Directions for this task: Repeat everything from the line holding "obj.matrix_world = Matrix.Identity(4)" to the line holding "mottling = 0.028", inclusive, exactly. Leave out the rest.

Data block:
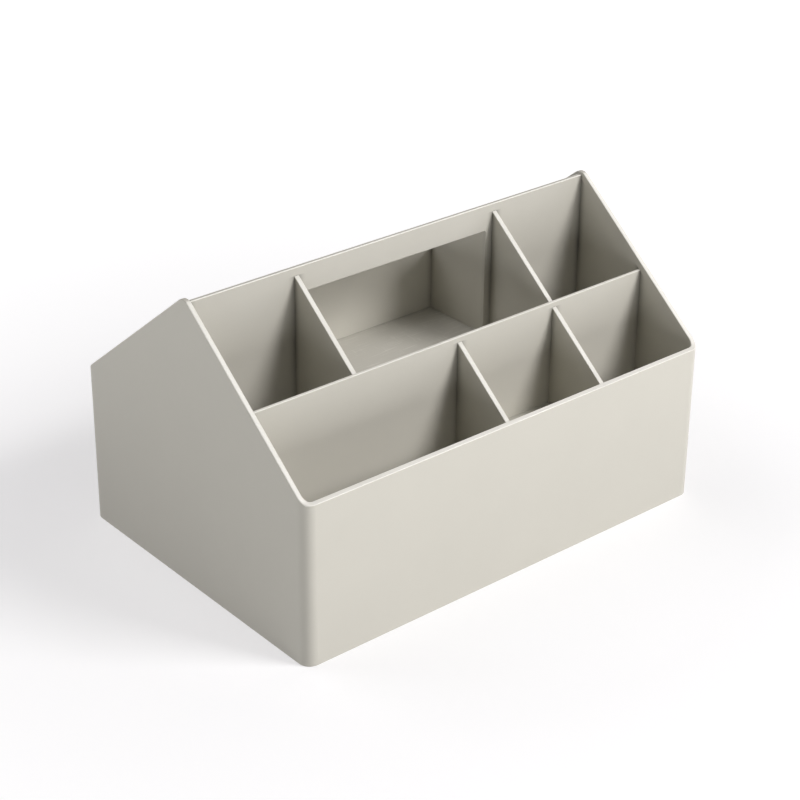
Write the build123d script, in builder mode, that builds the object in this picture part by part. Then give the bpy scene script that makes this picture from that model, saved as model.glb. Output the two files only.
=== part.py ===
from build123d import *
import os

# A house-shaped storage caddy in one colour. Two gable ends and two low long walls make an open
# box, a wall under the ridge ends in a carrying bar, and thinner walls part the inside into bays.
# Millimetres. X runs along the ridge, Y from the front row to the rear row, Z up from the table.

os.makedirs("parts", exist_ok=True)

# Outside of the box.
length = 266.0
width = 187.0
eave_height = 89.5
roof_peak = 163.0  # where the two roof lines of a gable would cross before they are rounded
roof_start = 2.0  # the roof line begins this far inside the long wall's outer face
wall = 2.7
corner_radius = 6.5
peak_radius = 6.0
eave_radius = 6.0
rim_radius = 0.5

# Floors.
floor_thickness = 3.0
raised_floor_top = 81.6
row_floor_top = 60.8
raised_floor_thickness = 2.4

# Wall under the ridge, with the hand hole below its carrying bar.
ridge_wall_top = 159.8
ridge_wall_thickness = 2.2
bar_height = 14.6
hand_hole_length = 120.0
hand_hole_radius = 1.0

# The two long dividers, which stand either side of the ridge wall.
divider_thickness = 1.7
divider_centre = 48.4
divider_drop = 5.2  # the tops of the dividers lie this far below the roof lines

# Cross partitions.
partition_thickness = 2.8
partition_drop = 7.0  # the tops of the partitions lie lower still
ridge_partition_x = 66.0
row_partition_middle_x = 0.0
row_partition_right_x = 66.0
edge_radius = 0.4

# Values worked out from the ones above.
inner_length = length - 2 * wall
inner_width = width - 2 * wall
roof_foot = width / 2 - roof_start
roof_slope = (roof_peak - eave_height) / roof_foot
divider_near_ridge = divider_centre - divider_thickness / 2
divider_far_side = divider_centre + divider_thickness / 2
partition_inner_x = ridge_partition_x - partition_thickness / 2
row_bay_left = row_partition_middle_x + partition_thickness / 2
row_bay_right = row_partition_right_x - partition_thickness / 2
row_bay_length = row_bay_right - row_bay_left
row_bay_depth = inner_width / 2 - divider_far_side
row_bay_centre = ((row_bay_left + row_bay_right) / 2, -divider_far_side - row_bay_depth / 2)


def roof_at(distance):
    """Height of the sharp roof line at a distance from the ridge."""
    return roof_peak - roof_slope * distance


divider_top = roof_at(divider_near_ridge) - divider_drop


def in_rim(edge):
    """True on the inner and outer outline of the rim, false on the seams that cross the rim."""
    middle = edge @ 0.5
    if middle.Z < eave_height - rim_radius:
        return False
    beside_gable = abs(middle.X) > inner_length / 2 - corner_radius
    on_gable = min(abs(abs(middle.X) - length / 2), abs(abs(middle.X) - inner_length / 2)) < 0.01
    on_long_wall = min(abs(abs(middle.Y) - width / 2), abs(abs(middle.Y) - inner_width / 2)) < 0.01
    in_corner = beside_gable and abs(middle.Y) > inner_width / 2 - corner_radius
    crosses_rim = edge.geom_type == GeomType.LINE and not on_gable and not on_long_wall
    return (on_gable or on_long_wall or in_corner) and not crosses_rim


# Outer shell: a tub with rounded upright corners, cut to the outline of a house. The wall is the
# same thickness all the way round, and its top edge is eased inside and out.
with BuildPart() as outer_shell:
    with BuildSketch(Plane.XY):
        Rectangle(length, width)
        fillet(vertices(), corner_radius)
    extrude(amount=roof_peak)
    with BuildSketch(Plane.XY):
        Rectangle(inner_length, inner_width)
        fillet(vertices(), corner_radius - wall)
    extrude(amount=roof_peak, mode=Mode.SUBTRACT)
    with BuildSketch(Plane.YZ):
        with BuildLine():
            Polyline(
                (-width, 0),
                (-width, eave_height),
                (-roof_foot, eave_height),
                (0, roof_peak),
                (roof_foot, eave_height),
                (width, eave_height),
                (width, 0),
                close=True,
            )
        make_face()
        fillet(vertices().sort_by(Axis.Y)[-1], peak_radius)
        fillet(vertices().filter_by(lambda v: abs(abs(v.X) - roof_foot) < 0.01), eave_radius)
    extrude(amount=length, both=True, mode=Mode.INTERSECT)
    fillet(edges().filter_by(in_rim), rim_radius)
outer_shell.part.label = "outer_shell"
export_step(outer_shell.part, "parts/outer_shell.step")

# Base floor: fills the bottom of the tub round two pockets, one under each raised floor. They are
# open underneath, because a moulded tub can't close a hollow below a raised floor.
with BuildPart() as base_floor:
    with BuildSketch(Plane.XY):
        Rectangle(inner_length, inner_width)
        fillet(vertices(), corner_radius - wall)
        Rectangle(2 * partition_inner_x, 2 * divider_near_ridge, mode=Mode.SUBTRACT)
        with Locations(row_bay_centre):
            Rectangle(row_bay_length, row_bay_depth, mode=Mode.SUBTRACT)
    extrude(amount=floor_thickness)
base_floor.part.label = "base_floor"
export_step(base_floor.part, "parts/base_floor.step")

# Raised floor of the middle bay, level under the carrying bar from divider to divider.
with BuildPart() as raised_floor:
    with BuildSketch(Plane.XY.offset(raised_floor_top)):
        Rectangle(2 * partition_inner_x, 2 * divider_near_ridge)
    extrude(amount=-raised_floor_thickness)
raised_floor.part.label = "raised_floor"
export_step(raised_floor.part, "parts/raised_floor.step")

# Raised floor of the front row's middle bay, which makes it a shallow tray for small things.
with BuildPart() as row_raised_floor:
    with BuildSketch(Plane.XY.offset(row_floor_top)):
        with Locations(row_bay_centre):
            Rectangle(row_bay_length, row_bay_depth)
    extrude(amount=-raised_floor_thickness)
row_raised_floor.part.label = "row_raised_floor"
export_step(row_raised_floor.part, "parts/row_raised_floor.step")

# Ridge wall: runs from gable to gable under the ridge. Above the raised floor it has the hand hole,
# whose upper side is the carrying bar, and below the raised floor it stops at the partitions.
with BuildPart() as ridge_wall:
    with BuildSketch(Plane.XZ):
        with Locations((0, (floor_thickness + ridge_wall_top) / 2)):
            Rectangle(inner_length, ridge_wall_top - floor_thickness)
        with Locations((0, (floor_thickness + raised_floor_top) / 2)):
            Rectangle(2 * partition_inner_x, raised_floor_top - floor_thickness, mode=Mode.SUBTRACT)
    extrude(amount=ridge_wall_thickness / 2, both=True)
    fillet(edges().filter_by(Axis.X).group_by(Axis.Z)[-1], edge_radius)
    hand_hole_height = ridge_wall_top - bar_height - raised_floor_top
    with BuildSketch(Plane.XZ):
        with Locations((0, raised_floor_top + hand_hole_height / 2)):
            Rectangle(hand_hole_length, hand_hole_height)
        fillet(vertices().group_by(Axis.Y)[-1], hand_hole_radius)
    extrude(amount=ridge_wall_thickness, both=True, mode=Mode.SUBTRACT)
    bar_underside = faces().filter_by(Axis.Z).sort_by(Axis.Z)[-2]
    fillet(bar_underside.edges().filter_by(Axis.X), edge_radius)
ridge_wall.part.label = "ridge_wall"
export_step(ridge_wall.part, "parts/ridge_wall.step")

# Long dividers: one on each side of the ridge wall, level along the top, from gable to gable.
for name, side in (("front_divider", -1), ("rear_divider", 1)):
    with BuildPart() as divider:
        with BuildSketch(Plane.XY.offset(floor_thickness)):
            with Locations((0, side * divider_centre)):
                Rectangle(inner_length, divider_thickness)
        extrude(amount=divider_top - floor_thickness)
        fillet(edges().filter_by(Axis.X).group_by(Axis.Z)[-1], edge_radius)
    divider.part.label = name
    export_step(divider.part, f"parts/{name}.step")


def make_partition(name, x, near, far, side):
    """Cross partition at one x, from one distance off the ridge to another, on one side of it."""
    with BuildPart() as partition:
        with BuildSketch(Plane.YZ.offset(x - partition_thickness / 2)):
            with BuildLine():
                Polyline(
                    (side * near, floor_thickness),
                    (side * near, roof_at(near) - partition_drop),
                    (side * far, roof_at(far) - partition_drop),
                    (side * far, floor_thickness),
                    close=True,
                )
            make_face()
        extrude(amount=partition_thickness)
        sloping_top = faces().sort_by(Axis.Z)[-1]
        fillet(sloping_top.edges().filter_by(Axis.X, reverse=True), edge_radius)
    partition.part.label = name
    export_step(partition.part, f"parts/{name}.step")


# Ridge-row partitions: four upright walls between the ridge wall and the dividers. Together they
# close the two ends of the middle bay. Their tops slope with the roof, a little below it.
make_partition(
    "ridge_partition_front_left", -ridge_partition_x, ridge_wall_thickness / 2, divider_near_ridge, -1
)
make_partition(
    "ridge_partition_front_right", ridge_partition_x, ridge_wall_thickness / 2, divider_near_ridge, -1
)
make_partition(
    "ridge_partition_rear_left", -ridge_partition_x, ridge_wall_thickness / 2, divider_near_ridge, 1
)
make_partition(
    "ridge_partition_rear_right", ridge_partition_x, ridge_wall_thickness / 2, divider_near_ridge, 1
)

# Front-row partitions: two upright walls between the front divider and the front wall.
make_partition("row_partition_middle", row_partition_middle_x, divider_far_side, inner_width / 2, -1)
make_partition("row_partition_right", row_partition_right_x, divider_far_side, inner_width / 2, -1)
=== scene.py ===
import math

import bpy
from mathutils import Matrix, Vector


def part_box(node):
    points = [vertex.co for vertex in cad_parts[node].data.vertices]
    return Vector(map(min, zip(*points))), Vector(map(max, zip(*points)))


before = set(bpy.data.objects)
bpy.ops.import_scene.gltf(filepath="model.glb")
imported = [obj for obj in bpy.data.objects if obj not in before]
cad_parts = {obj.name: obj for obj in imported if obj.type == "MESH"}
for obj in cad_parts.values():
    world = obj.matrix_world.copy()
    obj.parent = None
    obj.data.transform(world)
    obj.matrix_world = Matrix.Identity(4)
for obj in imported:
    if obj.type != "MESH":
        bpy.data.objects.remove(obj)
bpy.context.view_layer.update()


# Outer shell
# A tub with two gable ends, injection moulded in warm grey ABS together with all the walls inside
# it. The mould is spark eroded, which leaves an even satin grain. The rim comes out a little
# smoother where it is eased by hand along the parting line, and it is painted paler as a highlight.

warm_grey = (0.60, 0.582, 0.512)
# painted highlight on rims and top edges, and the colour of pale floor scuffs
highlight_and_scuff_grey = (0.89, 0.873, 0.80)
# painted shade in the inside corners
corner_shade_grey = (0.10, 0.096, 0.078)
mottling = 0.028  # how far the grey strays to either side of its mean

eave_height = 0.0895
ridge_height = 0.163
roof_slope = 0.8033  # how far the roof line falls for each metre away from the ridge
rim_ease = 0.0004  # how far down an eased edge reaches
divider_drop = 0.005  # how far the tops of the dividers lie below the roof line
partition_drop = 0.007  # and those of the cross partitions

grain_depth = 0.000012
sink_depth = 0.00012  # the walls are dished by this much, where the plastic shrank as it set

corner_shade_width = 0.0045  # painted shade reaches this close to an inside corner
faint_height = 0.07  # it is faint up to this height
full_height = 0.12  # and at its darkest above this one
off_face = 4  # it fades this many times faster away from the face that it lies on
past_end = 8  # and past the end or the top of the wall that makes the corner


class Value:
    """A number that changes over a surface. Sums written with it become Math nodes."""

    def __init__(self, finish, socket):
        self.finish = finish
        self.socket = socket

    def maths(self, operation, *terms, clamp=False):
        settings = {"operation": operation, "use_clamp": clamp}
        return self.finish.add("Math", settings, dict(enumerate(terms)))

    def __add__(self, other):
        return self.maths("ADD", self, other)

    def __sub__(self, other):
        return self.maths("SUBTRACT", self, other)

    def __rsub__(self, other):
        return self.maths("SUBTRACT", other, self)

    def __mul__(self, other):
        return self.maths("MULTIPLY", self, other)

    def __truediv__(self, other):
        return self.maths("DIVIDE", self, other)

    def __abs__(self):
        return self.maths("ABSOLUTE", self)

    __radd__ = __add__
    __rmul__ = __mul__

    def at_least(self, other):
        return self.maths("MAXIMUM", self, other)

    def at_most(self, other):
        return self.maths("MINIMUM", self, other)

    def clipped(self):
        return self.maths("ADD", self, 0.0, clamp=True)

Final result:
    obj.matrix_world = Matrix.Identity(4)
for obj in imported:
    if obj.type != "MESH":
        bpy.data.objects.remove(obj)
bpy.context.view_layer.update()


# Outer shell
# A tub with two gable ends, injection moulded in warm grey ABS together with all the walls inside
# it. The mould is spark eroded, which leaves an even satin grain. The rim comes out a little
# smoother where it is eased by hand along the parting line, and it is painted paler as a highlight.

warm_grey = (0.60, 0.582, 0.512)
# painted highlight on rims and top edges, and the colour of pale floor scuffs
highlight_and_scuff_grey = (0.89, 0.873, 0.80)
# painted shade in the inside corners
corner_shade_grey = (0.10, 0.096, 0.078)
mottling = 0.028  # how far the grey strays to either side of its mean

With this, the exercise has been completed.